El Questro wins the RMBL Investments Rising Stars Final at Flemington (Racing Photos)
Training your first winner at Flemington can be a fairly emotional experience … especially when you’re also the breeder of the winner!
Cranbourne trainer, Allison Sheehan, admits that El Questro did a better job of holding off rivals in the RMBL Investments Rising Stars Final over 1400m than she did of holding back the tears after the rising 7YO scooted away to a three length victory on Saturday.
It was indeed sweet justice for El Questro and Sheehan as the mare had finished a lip second in the Leilani Final at Flemington last year before again running second in the Rising Stars Final a fortnight later.

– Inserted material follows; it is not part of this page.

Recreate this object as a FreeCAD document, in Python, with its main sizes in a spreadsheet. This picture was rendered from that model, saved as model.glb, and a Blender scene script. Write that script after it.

Despite El Questro’s ‘vintage’, the mare has only been lightly raced and Saturday’s success takes her win tally to five, with a further nine placings – from just 25 starts – for $221,925 in stakes.
“It’s been over 12 months between wins but she was off the scene for nine of those months due to injury,” Sheehan explains. “It’s just a shame that the other owners couldn’t be at the track on Saturday … there’s only a few in the ownership group, including co-breeder, Rod Pearse, but they’ve been with me since I started out.
“Because she’s not exactly ‘fashionably bred’, I ended up keeping 50% of El Questro. She was a big, gangly type at the start and was always going to need time, but the other owners trusted me and never once pushed me to get her to the track.”
Training out of Cranbourne in Melbourne’s south east, Sheehan is based at nearby Lang Lang where she usually keeps eight in work: albeit with about 25 horses on farm.
“There’s a mix of racehorses, spellers, young horses, broodmares and retired horses,” Sheehan points out. “El Questro’s mum, El Rayo, only managed to produce the one foal but is living out her days at Lang Lang. I’d trained El Rayo for a win at Sale, along with her full sister Regibush (3 wins and city placed) and Tackleberry who won five AND was twice placed at Flemington. Tackleberry is a three quarter brother to El Questro as they’re both by (Encosta de Lago stallion) Lago Delight.
“We’re in no hurry to retire El Questro, but she’s the only one left that we can breed from.”
Sheehan saddled up her first winner in 2005 and started dabbling in breeding about five years later … and is proving to be quite the dab hand at it.
“The first horse I bred was Andrassy, who won four in Melbourne – six wins all up,” Sheehan reveals. “I’ve had four winners from the six I’ve bred and another one of those – fingers crossed – is close to a win. I’ve mainly been breeding to relatively cheapish sires, but upped the ante a bit in the last couple of seasons and have some coming through by stallions such as Dream Ahead and Helmet.”
Sheehan saves special mention though for former Caulfield trainer, Rob McGuinness, in whose colours – royal blue and light blue checks – El Questro races.
“I first met Rob when I was pre-training and I ended up getting some of his horses when he went to work for Lloyd Williams,” Sheehan adds. “In fact, my first winner, Jo Bangles, was initially trained by Rob … he’s been a terrific mentor and has a fantastic knowledge of the industry. To win that on Saturday, in his silks, is just fantastic.”
Originally a school teacher who took out an owner/trainer licence in the mid 1960s, McGuinness had around 30 in work at Caulfield at one stage – operating out of the stables that Peter Moody and Black Caviar would later occupy.
“I actually began training for a couple of mates, but really gave it a serious go in the 70s and 80s,” McGuinness recalls. “Deck The Halls won a (Group One) Rosehill Guineas and (Group Two) Kewney Stakes for me, while Lord of Camelot won a stakes race at two and a couple of Group Twos, but kept on running into a horse called Red Anchor, finishing second to him in the Caulfield Guineas and Moonee Valley Stakes. He was also fourth to Red Anchor in the Cox Plate.
“I decided to work for Lloyd Williams in the early 2000s and that’s when I basically handed over my horses to Allison … she does a great job with them.”
These days McGuinness breeds from a handful of mares and races the progeny – all of them with Sheehan – but has long had an association with El Questro’s family.
“I purchased El Questro’s third dam, Neranto, on behalf of David Kobritz and she won a couple and was placed in town about nine times,” McGuinness explains. “David raced a lot of good horses including Subzero (Melbourne Cup) and Danzero (Golden Slipper) and he eventually sent Neranto to Danzero. I purchased the resultant filly, Danto, at the Inglis Easter Yearling Sale and she’s gone on to produce El Questro’s mum, El Rayo.
“El Questro’s the last of the line though. All she needed was a bit of luck on Saturday – which she got for a change – and it would be great for all of us if she picks up some black type in the spring.”